*GOAL*. Write out the listing exactly as it is given.

[BEGIN]

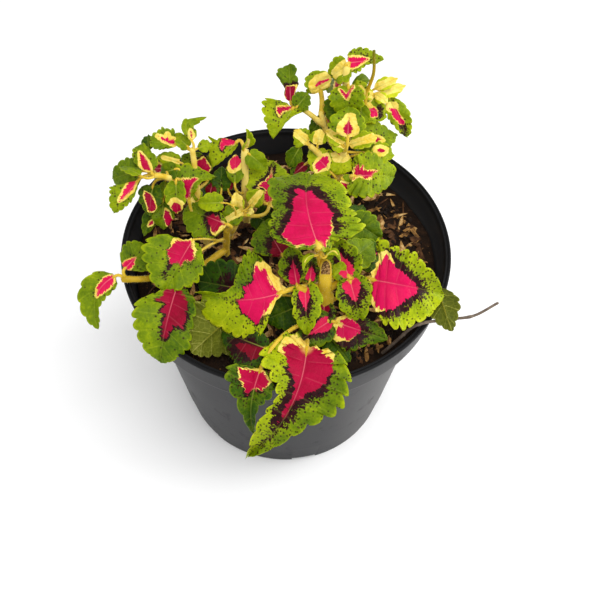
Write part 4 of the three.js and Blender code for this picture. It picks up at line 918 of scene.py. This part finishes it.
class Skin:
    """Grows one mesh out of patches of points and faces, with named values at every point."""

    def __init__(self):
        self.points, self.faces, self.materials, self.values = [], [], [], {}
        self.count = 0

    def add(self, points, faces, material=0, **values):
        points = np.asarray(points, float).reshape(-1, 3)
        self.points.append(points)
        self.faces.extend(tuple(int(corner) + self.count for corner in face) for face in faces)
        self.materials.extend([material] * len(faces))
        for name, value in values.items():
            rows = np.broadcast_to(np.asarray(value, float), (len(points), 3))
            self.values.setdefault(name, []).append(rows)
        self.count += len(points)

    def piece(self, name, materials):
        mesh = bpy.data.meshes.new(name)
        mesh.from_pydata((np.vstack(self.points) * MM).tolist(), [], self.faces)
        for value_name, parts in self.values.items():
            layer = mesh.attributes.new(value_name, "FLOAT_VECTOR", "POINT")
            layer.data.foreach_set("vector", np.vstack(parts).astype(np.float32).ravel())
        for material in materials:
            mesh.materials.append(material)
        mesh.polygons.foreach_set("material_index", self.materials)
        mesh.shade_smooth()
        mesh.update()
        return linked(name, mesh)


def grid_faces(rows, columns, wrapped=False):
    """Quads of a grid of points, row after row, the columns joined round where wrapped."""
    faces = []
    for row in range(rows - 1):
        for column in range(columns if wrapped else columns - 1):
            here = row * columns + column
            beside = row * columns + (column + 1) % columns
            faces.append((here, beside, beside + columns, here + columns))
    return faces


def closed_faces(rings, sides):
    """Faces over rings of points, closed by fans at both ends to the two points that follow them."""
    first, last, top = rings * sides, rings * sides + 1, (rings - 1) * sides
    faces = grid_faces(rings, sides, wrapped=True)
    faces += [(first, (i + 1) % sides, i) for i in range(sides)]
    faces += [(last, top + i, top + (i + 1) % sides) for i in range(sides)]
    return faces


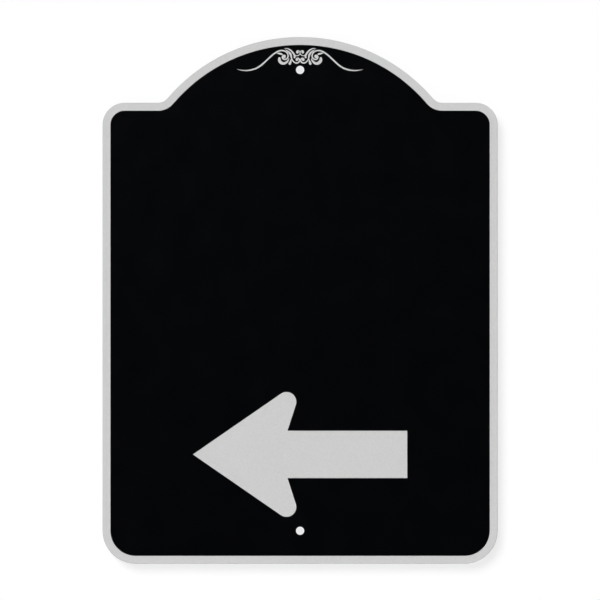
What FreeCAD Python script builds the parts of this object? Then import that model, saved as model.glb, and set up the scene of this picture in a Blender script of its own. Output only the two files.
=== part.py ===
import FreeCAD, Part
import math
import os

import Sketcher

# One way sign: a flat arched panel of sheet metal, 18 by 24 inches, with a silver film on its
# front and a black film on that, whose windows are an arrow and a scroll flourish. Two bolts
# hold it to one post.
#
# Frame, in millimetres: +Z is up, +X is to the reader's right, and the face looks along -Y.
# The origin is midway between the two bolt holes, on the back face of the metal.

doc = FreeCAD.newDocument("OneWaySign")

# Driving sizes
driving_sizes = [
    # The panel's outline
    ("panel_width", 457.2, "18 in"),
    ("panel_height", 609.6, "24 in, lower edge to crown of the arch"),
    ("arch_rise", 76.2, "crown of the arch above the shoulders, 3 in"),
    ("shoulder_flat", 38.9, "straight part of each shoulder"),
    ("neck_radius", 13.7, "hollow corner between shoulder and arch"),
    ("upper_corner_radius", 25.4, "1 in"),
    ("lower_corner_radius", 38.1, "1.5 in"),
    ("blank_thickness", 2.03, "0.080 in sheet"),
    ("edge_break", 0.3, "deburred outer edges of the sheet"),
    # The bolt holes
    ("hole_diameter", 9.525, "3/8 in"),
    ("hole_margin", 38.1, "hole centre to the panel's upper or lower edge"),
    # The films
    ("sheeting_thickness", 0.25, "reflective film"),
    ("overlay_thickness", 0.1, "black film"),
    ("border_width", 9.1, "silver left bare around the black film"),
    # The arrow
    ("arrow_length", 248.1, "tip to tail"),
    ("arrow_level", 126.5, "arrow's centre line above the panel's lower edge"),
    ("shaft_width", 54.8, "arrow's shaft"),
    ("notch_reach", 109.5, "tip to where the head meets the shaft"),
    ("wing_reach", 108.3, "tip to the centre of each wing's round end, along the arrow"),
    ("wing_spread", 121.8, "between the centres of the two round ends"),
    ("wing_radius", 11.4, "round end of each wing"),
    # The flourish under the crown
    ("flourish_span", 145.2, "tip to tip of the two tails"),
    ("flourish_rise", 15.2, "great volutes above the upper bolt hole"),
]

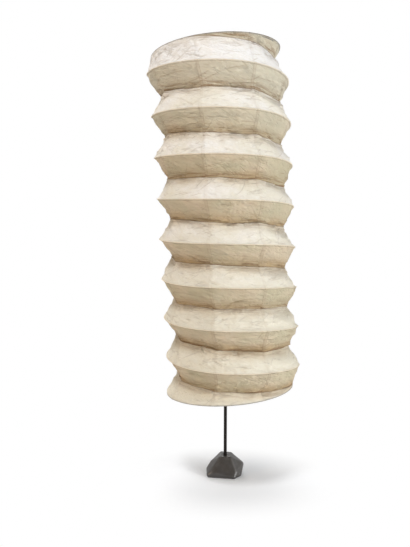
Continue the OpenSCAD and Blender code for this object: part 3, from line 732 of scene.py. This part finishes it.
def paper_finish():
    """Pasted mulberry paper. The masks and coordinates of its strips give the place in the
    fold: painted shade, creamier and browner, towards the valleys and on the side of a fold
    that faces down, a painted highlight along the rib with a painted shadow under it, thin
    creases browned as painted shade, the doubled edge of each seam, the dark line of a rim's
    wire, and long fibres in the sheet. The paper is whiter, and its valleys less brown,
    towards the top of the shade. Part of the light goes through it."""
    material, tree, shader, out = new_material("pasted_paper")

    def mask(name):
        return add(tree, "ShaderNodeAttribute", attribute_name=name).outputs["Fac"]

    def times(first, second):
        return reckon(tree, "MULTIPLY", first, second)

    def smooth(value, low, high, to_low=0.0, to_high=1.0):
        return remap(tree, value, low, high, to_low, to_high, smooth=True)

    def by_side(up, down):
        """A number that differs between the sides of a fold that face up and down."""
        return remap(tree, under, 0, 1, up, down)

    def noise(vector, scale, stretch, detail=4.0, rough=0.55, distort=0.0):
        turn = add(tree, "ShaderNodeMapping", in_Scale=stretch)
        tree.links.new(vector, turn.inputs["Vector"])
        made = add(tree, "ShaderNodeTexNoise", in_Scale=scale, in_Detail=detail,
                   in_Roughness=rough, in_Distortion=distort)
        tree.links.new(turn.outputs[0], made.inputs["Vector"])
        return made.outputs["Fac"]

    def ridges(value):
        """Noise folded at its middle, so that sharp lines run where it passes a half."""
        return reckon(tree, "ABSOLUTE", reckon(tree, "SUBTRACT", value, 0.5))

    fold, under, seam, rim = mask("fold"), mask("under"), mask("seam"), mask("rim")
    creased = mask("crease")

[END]

*FULL ANSWER*.
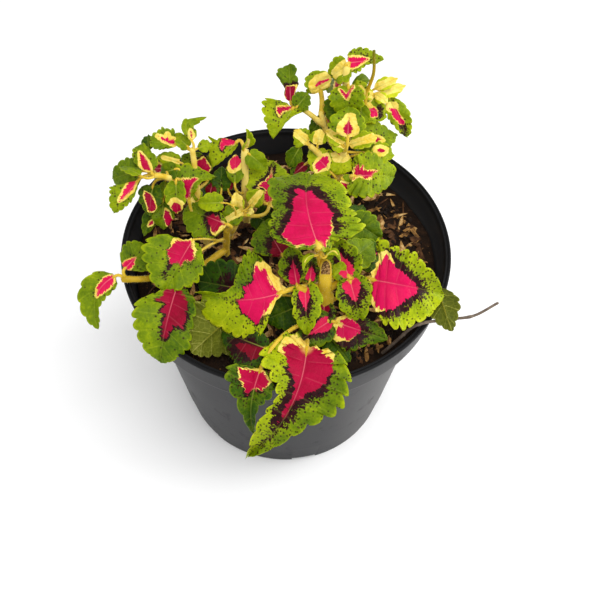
Write part 4 of the three.js and Blender code for this picture. It picks up at line 918 of scene.py. This part finishes it.
class Skin:
    """Grows one mesh out of patches of points and faces, with named values at every point."""

    def __init__(self):
        self.points, self.faces, self.materials, self.values = [], [], [], {}
        self.count = 0

    def add(self, points, faces, material=0, **values):
        points = np.asarray(points, float).reshape(-1, 3)
        self.points.append(points)
        self.faces.extend(tuple(int(corner) + self.count for corner in face) for face in faces)
        self.materials.extend([material] * len(faces))
        for name, value in values.items():
            rows = np.broadcast_to(np.asarray(value, float), (len(points), 3))
            self.values.setdefault(name, []).append(rows)
        self.count += len(points)

    def piece(self, name, materials):
        mesh = bpy.data.meshes.new(name)
        mesh.from_pydata((np.vstack(self.points) * MM).tolist(), [], self.faces)
        for value_name, parts in self.values.items():
            layer = mesh.attributes.new(value_name, "FLOAT_VECTOR", "POINT")
            layer.data.foreach_set("vector", np.vstack(parts).astype(np.float32).ravel())
        for material in materials:
            mesh.materials.append(material)
        mesh.polygons.foreach_set("material_index", self.materials)
        mesh.shade_smooth()
        mesh.update()
        return linked(name, mesh)


def grid_faces(rows, columns, wrapped=False):
    """Quads of a grid of points, row after row, the columns joined round where wrapped."""
    faces = []
    for row in range(rows - 1):
        for column in range(columns if wrapped else columns - 1):
            here = row * columns + column
            beside = row * columns + (column + 1) % columns
            faces.append((here, beside, beside + columns, here + columns))
    return faces


def closed_faces(rings, sides):
    """Faces over rings of points, closed by fans at both ends to the two points that follow them."""
    first, last, top = rings * sides, rings * sides + 1, (rings - 1) * sides
    faces = grid_faces(rings, sides, wrapped=True)
    faces += [(first, (i + 1) % sides, i) for i in range(sides)]
    faces += [(last, top + i, top + (i + 1) % sides) for i in range(sides)]
    return faces


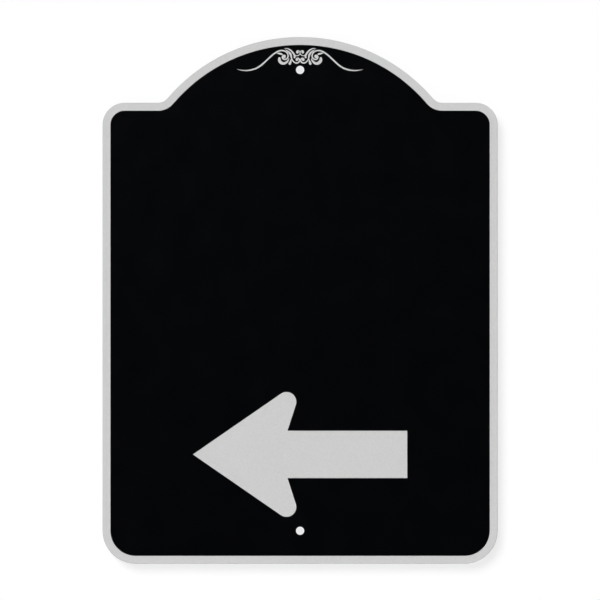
What FreeCAD Python script builds the parts of this object? Then import that model, saved as model.glb, and set up the scene of this picture in a Blender script of its own. Output only the two files.
=== part.py ===
import FreeCAD, Part
import math
import os

import Sketcher

# One way sign: a flat arched panel of sheet metal, 18 by 24 inches, with a silver film on its
# front and a black film on that, whose windows are an arrow and a scroll flourish. Two bolts
# hold it to one post.
#
# Frame, in millimetres: +Z is up, +X is to the reader's right, and the face looks along -Y.
# The origin is midway between the two bolt holes, on the back face of the metal.

doc = FreeCAD.newDocument("OneWaySign")

# Driving sizes
driving_sizes = [
    # The panel's outline
    ("panel_width", 457.2, "18 in"),
    ("panel_height", 609.6, "24 in, lower edge to crown of the arch"),
    ("arch_rise", 76.2, "crown of the arch above the shoulders, 3 in"),
    ("shoulder_flat", 38.9, "straight part of each shoulder"),
    ("neck_radius", 13.7, "hollow corner between shoulder and arch"),
    ("upper_corner_radius", 25.4, "1 in"),
    ("lower_corner_radius", 38.1, "1.5 in"),
    ("blank_thickness", 2.03, "0.080 in sheet"),
    ("edge_break", 0.3, "deburred outer edges of the sheet"),
    # The bolt holes
    ("hole_diameter", 9.525, "3/8 in"),
    ("hole_margin", 38.1, "hole centre to the panel's upper or lower edge"),
    # The films
    ("sheeting_thickness", 0.25, "reflective film"),
    ("overlay_thickness", 0.1, "black film"),
    ("border_width", 9.1, "silver left bare around the black film"),
    # The arrow
    ("arrow_length", 248.1, "tip to tail"),
    ("arrow_level", 126.5, "arrow's centre line above the panel's lower edge"),
    ("shaft_width", 54.8, "arrow's shaft"),
    ("notch_reach", 109.5, "tip to where the head meets the shaft"),
    ("wing_reach", 108.3, "tip to the centre of each wing's round end, along the arrow"),
    ("wing_spread", 121.8, "between the centres of the two round ends"),
    ("wing_radius", 11.4, "round end of each wing"),
    # The flourish under the crown
    ("flourish_span", 145.2, "tip to tip of the two tails"),
    ("flourish_rise", 15.2, "great volutes above the upper bolt hole"),
]

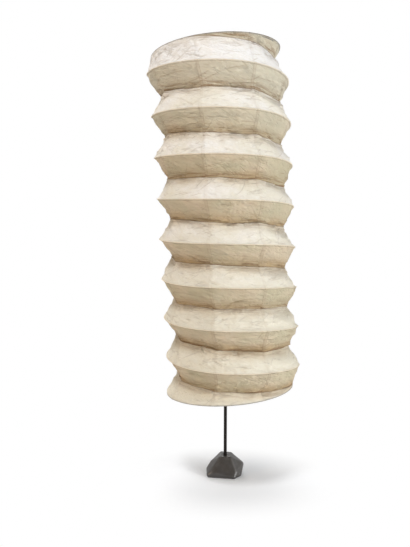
Continue the OpenSCAD and Blender code for this object: part 3, from line 732 of scene.py. This part finishes it.
def paper_finish():
    """Pasted mulberry paper. The masks and coordinates of its strips give the place in the
    fold: painted shade, creamier and browner, towards the valleys and on the side of a fold
    that faces down, a painted highlight along the rib with a painted shadow under it, thin
    creases browned as painted shade, the doubled edge of each seam, the dark line of a rim's
    wire, and long fibres in the sheet. The paper is whiter, and its valleys less brown,
    towards the top of the shade. Part of the light goes through it."""
    material, tree, shader, out = new_material("pasted_paper")

    def mask(name):
        return add(tree, "ShaderNodeAttribute", attribute_name=name).outputs["Fac"]

    def times(first, second):
        return reckon(tree, "MULTIPLY", first, second)

    def smooth(value, low, high, to_low=0.0, to_high=1.0):
        return remap(tree, value, low, high, to_low, to_high, smooth=True)

    def by_side(up, down):
        """A number that differs between the sides of a fold that face up and down."""
        return remap(tree, under, 0, 1, up, down)

    def noise(vector, scale, stretch, detail=4.0, rough=0.55, distort=0.0):
        turn = add(tree, "ShaderNodeMapping", in_Scale=stretch)
        tree.links.new(vector, turn.inputs["Vector"])
        made = add(tree, "ShaderNodeTexNoise", in_Scale=scale, in_Detail=detail,
                   in_Roughness=rough, in_Distortion=distort)
        tree.links.new(turn.outputs[0], made.inputs["Vector"])
        return made.outputs["Fac"]

    def ridges(value):
        """Noise folded at its middle, so that sharp lines run where it passes a half."""
        return reckon(tree, "ABSOLUTE", reckon(tree, "SUBTRACT", value, 0.5))

    fold, under, seam, rim = mask("fold"), mask("under"), mask("seam"), mask("rim")
    creased = mask("crease")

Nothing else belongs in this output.